We have different "conditions" and personality traits that the school system, and for that matter, business, do not cater to well. Let's just name a few: social anxiety, autism, AD(H)D, introversion. I have come to the conclusion that it is not the people with these traits that are sick, odd, or do not fit. It is the world.

"It is no measure of health to be well adjusted to a profoundly sick society." – Krishnamurti

I have looked into some alternative school systems like schools for autistic children, the flipped classroom (learn at home, do your homework in school), home schooling, computer-based learning at individual speed, and self-motivated learning without a teacher in groups of children.

Perhabs, we should have all of these models and more implemented in parallel and allow children to flourish in whatever model fits them best.

Why not provide school vouchers to families and let them choose, while providing a rough container for what a student needs to know at the end of school?
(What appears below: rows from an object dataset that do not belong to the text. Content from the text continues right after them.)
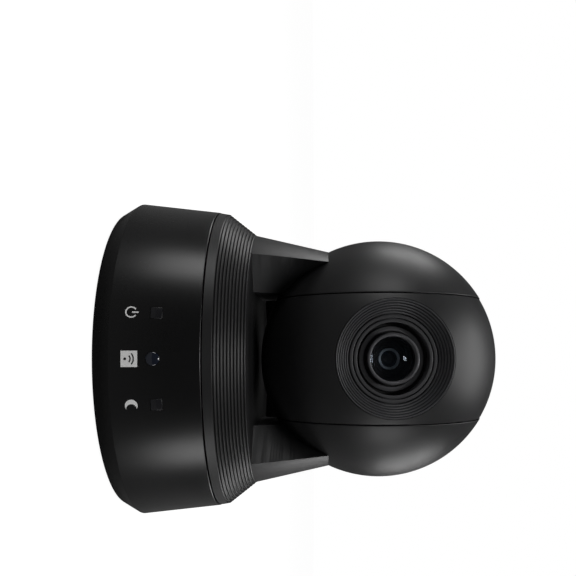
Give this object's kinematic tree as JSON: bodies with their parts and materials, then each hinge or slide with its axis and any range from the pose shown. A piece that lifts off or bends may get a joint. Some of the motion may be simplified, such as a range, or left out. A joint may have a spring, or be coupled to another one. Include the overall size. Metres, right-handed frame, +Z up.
{
  "type": "ptz camera",
  "caption": "Pan-tilt-zoom camera: round base with front windows and rear sockets, ribbed pan ring with two arms, and a tilting ball head with a recessed zoom lens.",
  "frame": {"origin": "centre of the base on the surface that the feet stand on", "axes": "+Z up along the pan axis, the lens looks along -Y at rest, +X to the right of somebody facing the lens"},
  "size_m": [0.144, 0.144, 0.1707],
  "materials": {
    "gloss_black_abs": "moulded ABS, polished, near black",
    "satin_black_abs": "moulded ABS, fine satin grain, near black",
    "anodised_black": "turned aluminium, black anodised",
    "black_painted_steel": "pressed steel, black powder coat",
    "black_rubber": "moulded rubber",
    "dark_steel": "black oxide steel",
    "bright_steel": "ground steel",
    "zinc_steel": "zinc plated sheet steel",
    "aluminium": "turned aluminium",
    "brass": "turned brass",
    "green_board": "glass-epoxy board with green solder resist",
    "black_epoxy": "moulded epoxy",
    "clear_epoxy": "clear epoxy lamp",
    "socket_black": "moulded glass-filled nylon",
    "socket_steel": "nickel plated shell",
    "dark_window": "smoked acrylic",
    "white_acetal": "moulded acetal",
    "coated_glass": "optical glass with a bluish coating"
  },
  "bodies": {
    "base": {"base_shell": "gloss_black_abs", "bottom_plate": "black_painted_steel", "rubber_feet": "black_rubber", "bottom_screws": "dark_steel", "tripod_nut": "brass", "main_board": "green_board", "board_chips": "black_epoxy", "board_and_motor_screws": "bright_steel", "rear_panel": "satin_black_abs", "power_jack": "socket_black", "usb_socket": "socket_steel", "serial_in_socket": "socket_black", "serial_out_socket": "socket_black", "ir_window": "dark_window", "power_window": "dark_window", "standby_window": "dark_window", "front_board": "green_board", "ir_receiver": "black_epoxy", "status_leds": "clear_epoxy", "pan_motor": "bright_steel", "pan_bearing_outer_race": "bright_steel"},
    "pan_drive": {"pan_pinion": "brass", "pan_motor_shaft": "bright_steel"},
    "yoke": {"pan_bearing_inner_race": "bright_steel", "pan_bearing_balls": "bright_steel", "pan_gear": "white_acetal", "pan_hub": "aluminium", "hub_clip": "bright_steel", "yoke_housing": "satin_black_abs", "inner_frame": "zinc_steel", "left_cheek_cover": "satin_black_abs", "right_cheek_cover": "satin_black_abs", "left_cheek_disc": "satin_black_abs", "right_cheek_disc": "satin_black_abs", "yoke_screws": "bright_steel", "left_tilt_bearing": "white_acetal", "right_tilt_bearing": "white_acetal", "tilt_motor_bracket": "zinc_steel", "tilt_motor": "bright_steel"},
    "tilt_drive": {"tilt_pinion": "brass", "tilt_motor_shaft": "bright_steel"},
    "head": {"tilt_gear": "white_acetal", "left_tilt_shaft": "aluminium", "right_tilt_shaft": "aluminium", "head_front_shell": "satin_black_abs", "head_rear_shell": "satin_black_abs", "head_screws": "dark_steel", "lens_bezel": "satin_black_abs", "lens_bracket": "zinc_steel", "lens_housing": "satin_black_abs", "lens_collar": "anodised_black", "lens_barrel": "anodised_black", "front_lens": "coated_glass", "guide_rods": "bright_steel", "sensor_board": "green_board", "image_sensor": "black_epoxy"},
    "zoom_group": {"zoom_carrier": "satin_black_abs", "zoom_lens": "coated_glass"},
    "focus_group": {"focus_carrier": "satin_black_abs", "focus_lens": "coated_glass"}
  },
  "joints": [
    {"name": "pan", "type": "hinge", "parent": "base", "child": "yoke", "pos_m": [0, 0, 0.034], "axis": [0, 0, 1], "range_deg": [-170, 170]},
    {"name": "pan_drive_spin", "type": "hinge", "parent": "base", "child": "pan_drive", "pos_m": [-0.0375, 0, 0.0414], "axis": [0, 0, 1], "range_deg": [-685, 685]},
    {"name": "tilt", "type": "hinge", "parent": "yoke", "child": "head", "pos_m": [0, 0, 0.11565], "axis": [-1, 0, 0], "range_deg": [-35, 85]},
    {"name": "tilt_drive_spin", "type": "hinge", "parent": "yoke", "child": "tilt_drive", "pos_m": [-0.036, 0, 0.13365], "axis": [-1, 0, 0], "range_deg": [-345, 145]},
    {"name": "zoom_slide", "type": "slide", "parent": "head", "child": "zoom_group", "axis": [0, -0.9962, 0.0872], "range_m": [-0.004, 0.012]},
    {"name": "focus_slide", "type": "slide", "parent": "head", "child": "focus_group", "axis": [0, -0.9962, 0.0872], "range_m": [-0.004, 0.003]}
  ],
  "couplings": [
    {"joint": "pan_drive_spin", "follows": "pan", "ratio": -4},
    {"joint": "tilt_drive_spin", "follows": "tilt", "ratio": -4}
  ]
}
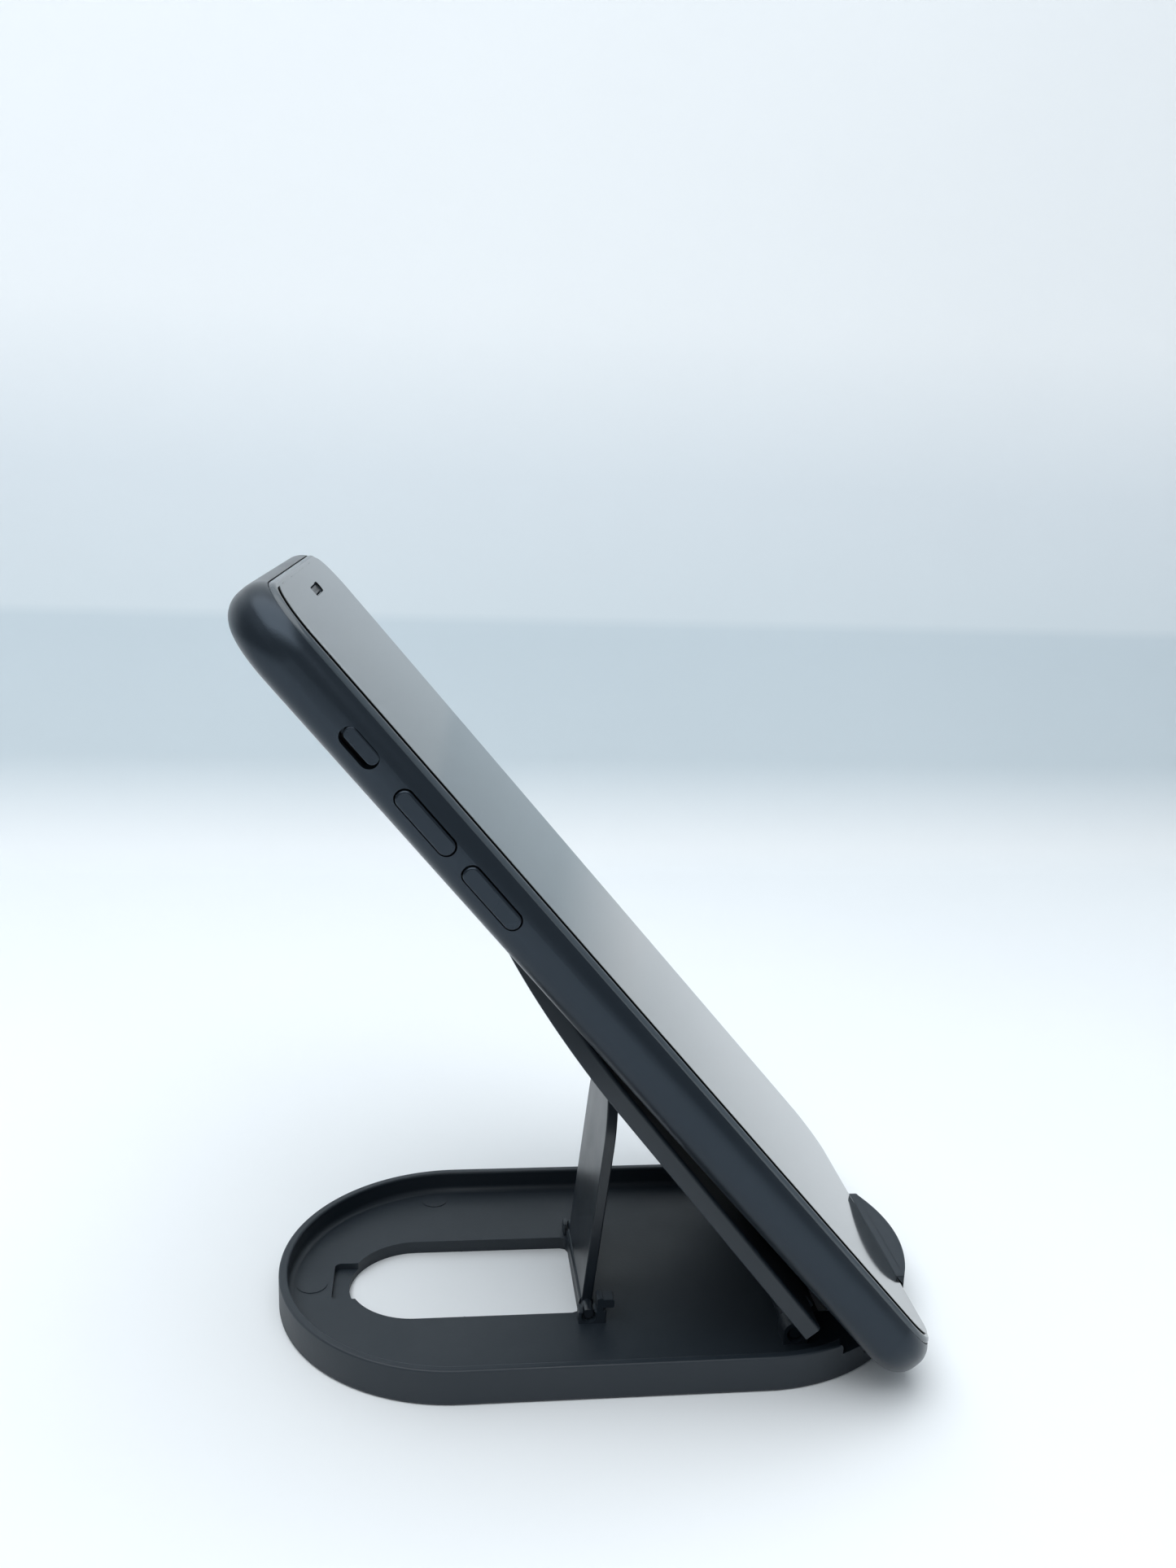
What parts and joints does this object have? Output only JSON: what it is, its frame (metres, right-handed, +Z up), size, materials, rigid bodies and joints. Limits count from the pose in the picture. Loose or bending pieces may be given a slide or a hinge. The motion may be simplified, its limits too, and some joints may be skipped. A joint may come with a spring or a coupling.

Why not make sure that students can switch between models early on, until they found the right one for them? Kindergarten and primary school could be used to find the right fit by providing multiple models and assessing the student's wellbeing.

I am aware of the risk that this could lead to a "lost generation" if done poorly. But frankly, it cannot get much worse than it is now.

For the present, it might be helpful to look into alternative schools in the area, specialized for autistic (not the ones that see autism as a disorder but as a chance) or gifted children.